醫院打電話給我說騰出床位的時候,我本想拒絕去醫院,因為我不想讓我的最後幾天躺在醫院裏,可我想到我還有些落在醫生那裏的東西沒取。
索性便去往了醫院。
“你這個病,保守治療的話等於自覺生路,你又不是沒錢,你還年輕,為什麼這麼絕望呢?”

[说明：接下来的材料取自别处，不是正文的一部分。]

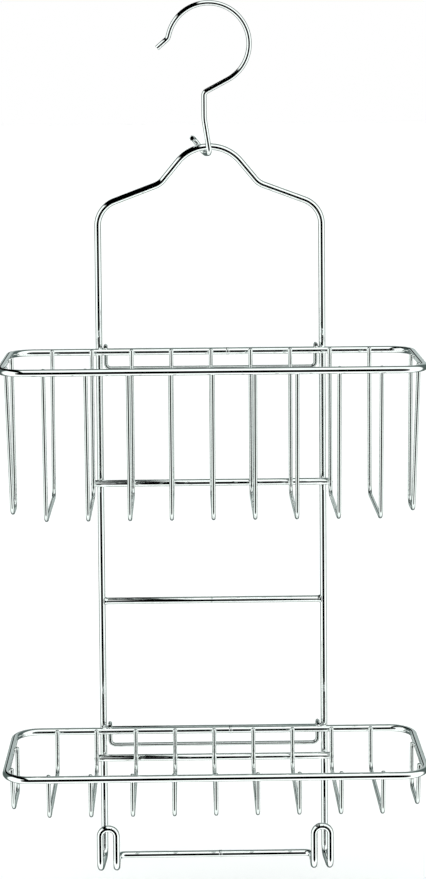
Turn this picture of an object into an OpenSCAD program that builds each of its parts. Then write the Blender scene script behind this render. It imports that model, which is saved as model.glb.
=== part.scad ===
// Two-tier hanging shower caddy in bright plated steel wire.
// One closed wire makes the tall frame, and its lower corners fold into small double hooks.
// An open hook holds the frame by an eye, and two wire baskets hang over crossbars of the frame.
// Millimetres. X runs across the caddy, Y from the bather towards the wall, Z up.
// The origin is the inside top of the hanging hook, where it sits on a shower arm.

/* [Hanging hook] */
// Wire diameter of the hanging hook
hook_d = 4; // [3:0.1:5]
// Bend radius of the hook's big arc, to the wire's centre
hook_arc_r = 31; // [28:0.1:36]
// Clear gap between the hook's shank and the frame wire in front of it
hook_gap = 1.1; // [0.5:0.1:3]

/* [Frame] */
// Wire diameter of the frame and its crossbars
frame_d = 5; // [4:0.1:6]
// Width between the centres of the two uprights
frame_w = 172; // [150:0.2:200]
// Apex of the frame below the inside top of the hook
apex_drop = 107.5; // [100:0.2:120]
// Bottom bar below the apex
frame_h = 553.8; // [500:0.1:620]
// Bend radius at the apex
apex_r = 31; // [25:0.5:45]
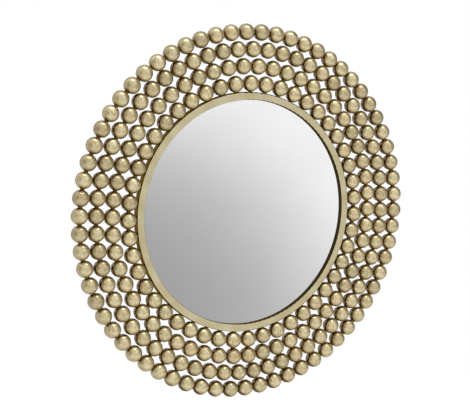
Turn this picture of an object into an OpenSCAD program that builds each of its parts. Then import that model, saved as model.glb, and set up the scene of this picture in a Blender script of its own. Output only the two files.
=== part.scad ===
// Round wall mirror: glass in a pressed trim ring, inside four rings of hollow metal balls.
// Millimetres. +Z is up and the glass faces -Y, so +X is on the right of a person looking into it.
// The origin is the centre of the disc, in the plane that holds the centres of all the balls.

/* [Trim ring] */
// Diameter of the opening that shows the glass
opening_d = 482.8; // [430:0.2:540]
// Width of the flat band round the opening
band_w = 16.4; // [13:0.1:22]
// How far the band's face stands in front of the balls' centres
band_h = 6.5; // [4:0.1:9]
// Thickness of the pressed sheet
sheet_t = 1.2; // [0.8:0.1:1.6]
// Radius of the band's outer bend
outer_bend_r = 2.4; // [1.8:0.1:3]
// Radius of the band's inner bend
inner_bend_r = 1.8; // [1.7:0.1:2.4]
// How far the glass lies behind the band's face
glass_recess = 7; // [5:0.1:8]
// Number of tabs folded over the backing board
tab_count = 12; // [6:1:18]
// Width of each folded tab
tab_w = 16; // [8:0.5:24]
// How far each tab reaches in over the board
tab_l = 10; // [6:0.5:14]
// How far the cuts between the tabs go past the fold
tab_relief = 0.8; // [0.4:0.1:1.5]

/* [Glass and board] */
// Thickness of the mirror glass
glass_t = 4; // [3:0.5:5]
// Gap between the glass's edge and the trim ring's wall
glass_gap = 2.5; // [1:0.1:4]
// Width of the ground flat on the glass's edges
arris_w = 0.6; // [0.3:0.1:1]
// Thickness of the foam tape between the trim ring's lip and the glass
tape_t = 0.8; // [0.5:0.1:1.5]
// Width of the foam tape
tape_w = 7; // [4:0.5:8]
// Thickness of the pads that bond the glass to the board
pad_t = 0.8; // [0.5:0.1:1.5]
// Diameter of each bonding pad
pad_d = 40; // [25:1:60]
// Number of pads in the circle round the middle one
pad_count = 8; // [4:1:10]
// Radius of the circle of pads
pad_circle_r = 165; // [110:1:180]
// Thickness of the backing board
board_t = 6; // [5.5:0.5:9]
// Gap between the board's edge and the trim ring's wall
board_gap = 0.6; // [0.3:0.1:1.5]

/* [Balls] */
// Diameter of each ball
ball_d = 35.7; // [30:0.1:38]
// Wall thickness of the hollow balls
ball_wall = 0.8; // [0.6:0.1:1.5]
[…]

醫生看著我在遺體捐獻的手術單上簽下字,心痛的勸著我。
“人各有命,周醫生,這大概是我的命。”
我看著他,朝他道謝後,轉身準備離開,卻看到了放在辦公桌另外一頭的一個病例。
是安承的。
“這位?和我一樣的病症?”
我記得安承是另外的病,如今他的病例為什麼會在這個科室。
周醫生搖搖頭,“不是的,他算是幸運的,他之前以為是比你還嚴重的程度,沒想到他妻子畫了大價錢從國外弄來的儀器檢測了之後,目前看上去沒有多嚴重。”
“誤診?”我問道。
周醫生點點頭,“可以這麼定義,但目前還在觀察中,所以我們還沒告訴病人和家屬,擔心他們空歡喜一場。”
我心裏覺得諷刺極了。
江柔欣為了彌補安承的夙願,和我離婚,可如今,安承居然是誤診!
離開時,我路過安承的病房,江柔欣意外的不在,安承在打電話,電話那頭並不知道是誰,隻是安承說道:
“欣欣從國外弄來的儀器估計快要出結果了,我得趕在她知道是誤診之前和欣欣領證,不然欣欣知道了,說不定會和那個男人複婚。”
這段話,如同晴天霹靂。
原來,安承早早就知道他沒有病。
這一切隻是他演的一出戲,隻為了讓江柔欣和我離婚!
我呆楞在原地。
覺得自己簡直就是個天大的笑話。
我的死亡和不幸,居然完全來自於一個人刻意的謊言。
我閉了閉眼,刻意讓自己忽視掉手機屏幕上江柔欣發來讓我明天來醫院為安承輸血的消息。
可明天這個字眼格外清晰。
因為係統給我的半月之期的最後一天,也是明天。